The Planning Commission here has approved a rezoning request and site plan to allow a developer to build a 16-home subdivision of Habitat for Humanity homes in North Garner.
The subdivision would be on a 5-acre tract of land off of Johnson Street, which is north of Avery Park.
This would be the first neighborhood of its kind in Garner. Jim Middleton, land acquisition development manager for Habitat for Humanity of Wake County, said there are Habitat for Humanity homes scattered around Garner, but none are in one particular subdivision. The last habitat home in Garner was built last year, he said.
“So we’re excited about hoping to be able able to provide 16 units here,” Middleton said.
Middleton said last year, Habitat for Humanity of Wake County built 51 houses.
According to its website, “Habitat for Humanity of Wake County builds safe, affordable houses for qualified homebuyers regardless of race, religion or background. Each Habitat home is built in partnership with homeowner families, sponsors and volunteers.”
Prospective homeowners attend workshops on financial literacy and home maintenance in preparation of becoming a homeowner. They must also take part in building their own home.
Habitat for Humanity was founded in 1976, and has served more than 3,000 communities, including Garner.
“We have a history of building in Garner and Garner has been very supportive of our program providing a lot of volunteers for us, which is how we’ve built our houses,” Middleton said.
Middleton said there is a “tremendous need” for affordable housing in Wake County. He said Habitat for Humanity is trying to steer people to homeownership, rather than renting homes.
“If someone is paying more than 30 percent of their income for housing, that puts them in a struggle situation,” he said. “And then you have high-crime neighborhoods that are a problem. People are living in houses that are substandard. Mostly rental, but just not being kept up by landlords. Municipalities try to correct that situation as much as they can but they can’t keep up with it.”
The current zoning of the 5-acre tract is community retail, which would typically allow for retail stores, restaurants or offices. But it excludes residential uses, including single-family and multi-family residential.
The proposed rezoning request to an R-9 would allow for residential single-family homes with a minimum 9,000 square-feet lot size. That is a little more than a fifth of an acre.

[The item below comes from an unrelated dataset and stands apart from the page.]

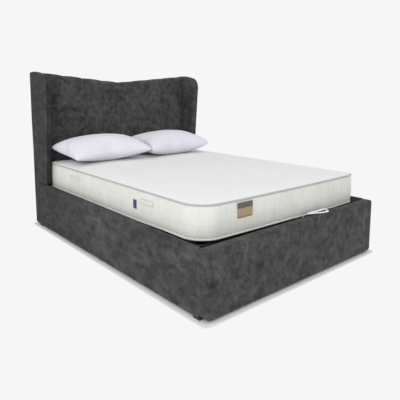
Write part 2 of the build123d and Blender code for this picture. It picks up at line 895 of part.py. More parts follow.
save_pair("floor_ledge", ledge())
save("floor_boards", *floor_boards())
save("floor_beam", box(-beam_width / 2, beam_width / 2, foot_inner, slab_front, ground_gap, floor_low))
glide_x = half_width - glide_inset - glide_size / 2
foot_glide_y = foot_inner - foot_pad + glide_size / 2
save("glides", glide(-glide_x, foot_glide_y), glide(glide_x, foot_glide_y),
     glide(-glide_x, slab_front), glide(glide_x, slab_front),
     glide(0, foot_inner / 2), glide(0, slab_front / 2))

save_both("foot_corner_brackets", corner_bracket(foot_inner, -1, foot_bolts))
save_both("headboard_brackets", corner_bracket(slab_front, 1, head_bolts))
save_both("frame_bolts", *foot_bolts, *head_bolts)
save_both("wing_bolts", *wing_bolts)

save_pair("lower_plate", lower_plate_shape())
save_both("plate_screws", *plate_screws)
lower_stud = strut_stud(-rail_inner, -plate_inner, strut_foot)
save_both("lower_pins", lower_pin(rear_pivot), lower_pin(front_pivot), lower_stud)
save_pair("rear_arm", rear_arm())
save_pair("front_arm", front_arm())
save_both("front_arm_pins", front_arm_pin(), strut_stud(-arm_outer, -arm_inner, strut_head))
save_both("strut_cylinders", strut_cylinder())
save_both("strut_rods", strut_rod())
save_pair("upper_bracket", upper_bracket_shape())
save_both("rear_arm_pins", rear_arm_pin())
save_both("bracket_screws", *bracket_screws)

clamp, clamp_screws = strap_clamp()
save_pair("platform_tube", drilled(side_tube(), *bracket_screws))
save("head_platform_tube", head_tube())
save("foot_platform_tube", drilled(foot_tube(), *clamp_screws))
save("centre_platform_tube", centre_tube())
left_slats = [slat(y) for y in slat_places()]
right_slats = [other_side(piece) for piece in left_slats]
save("left_slats", *left_slats)
save("right_slats", *right_slats)
caps = []
for y, left, right in zip(slat_places(), left_slats, right_slats):
    caps.extend(slat_caps(y, [left, right]))
save("slat_caps", *caps)
save("pull_strap", pull_strap())
save("strap_clamp", clamp, *clamp_screws)

save("mattress", mattress())
piping_levels = (mattress_low + neck_height / 2, border_top - neck_height / 2)
save("mattress_piping", *[piping_ring(level) for level in piping_levels])
save_both("mattress_handles", *[handle(y) for y in handle_places])
save("mattress_label", label())
save("mattress_tag", side_tag())
save("left_pillow", pillow(pillow_left_middle))
save("right_pillow", pillow(pillow_right_middle))
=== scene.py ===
# %% [markdown]
# # An ottoman bed, piece by piece
# The bed is a padded box with a lifting platform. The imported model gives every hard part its
# real shape and place, and is loaded first. The soft parts are then made again one at a time:
# padding, mattress, pillows and strap, each in the space that its plain solid holds.

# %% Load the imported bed
import math
import bpy
import bmesh
import numpy as np
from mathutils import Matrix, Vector


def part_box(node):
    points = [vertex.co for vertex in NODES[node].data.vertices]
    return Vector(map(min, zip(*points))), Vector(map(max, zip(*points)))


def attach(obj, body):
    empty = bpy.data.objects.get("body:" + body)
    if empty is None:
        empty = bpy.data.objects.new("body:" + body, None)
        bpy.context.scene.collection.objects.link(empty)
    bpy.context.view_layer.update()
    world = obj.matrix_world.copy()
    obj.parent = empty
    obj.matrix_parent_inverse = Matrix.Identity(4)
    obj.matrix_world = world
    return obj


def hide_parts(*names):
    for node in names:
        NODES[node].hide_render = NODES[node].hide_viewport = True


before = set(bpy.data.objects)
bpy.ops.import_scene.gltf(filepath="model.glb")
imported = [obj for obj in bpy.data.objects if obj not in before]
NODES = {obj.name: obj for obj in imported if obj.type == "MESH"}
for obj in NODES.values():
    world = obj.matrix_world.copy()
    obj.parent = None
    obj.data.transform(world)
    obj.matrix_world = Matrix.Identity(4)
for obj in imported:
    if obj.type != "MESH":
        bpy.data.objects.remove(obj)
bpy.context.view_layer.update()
MM = 0.001

# %% [markdown]
# ## Camera
# The photograph was taken from the left of the foot end at about headboard height, with the
# lens looking almost level. The picture was then cropped lower, which is what a small downward
# shift of the lens does. A tilted camera would make the upright edges lean.

# %% Camera
CAMERA_PLACE = Vector((-2.1751, -2.7072, 1.1632))
CAMERA_AIM = Vector((2.1347, 2.3282, 0.3))
CAMERA_LENS_MM = 39.2
CAMERA_SENSOR_MM = 36
CAMERA_SHIFT = -0.125


def add_object(name, data):
    """A new object for this mesh, curve, lamp or camera, linked to the scene."""
    made = bpy.data.objects.new(name, data)
    bpy.context.scene.collection.objects.link(made)
    return made


camera = add_object("camera", bpy.data.cameras.new("camera"))
camera.location = CAMERA_PLACE
camera.rotation_euler = (CAMERA_AIM - CAMERA_PLACE).to_track_quat("-Z", "Y").to_euler()
camera.data.lens = CAMERA_LENS_MM
camera.data.sensor_width = CAMERA_SENSOR_MM
camera.data.shift_y = CAMERA_SHIFT
camera.data.clip_end = 100
bpy.context.scene.camera = camera
bpy.context.scene.view_settings.view_transform = "Standard"
print("camera", [round(v, 2) for v in camera.location])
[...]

The proposed 16-home subdivision would generate approximately 153 trips per day. The road is maintained by the town.
The vote to approve the rezoning request and conditional use site plan were both unanimous. It will go before the town council at the first September meeting.
Middleton said the subdivision would take about two years to complete. He said it takes about 90 days to build a house now, but he was unsure of when Habitat planned to start building.
“Our applicants and our home buyers love living in Garner, mainly because a lot of them work in downtown (Raleigh) and other areas close,” Middleton said. “People like the small town atmosphere that Garner has versus Raleigh.”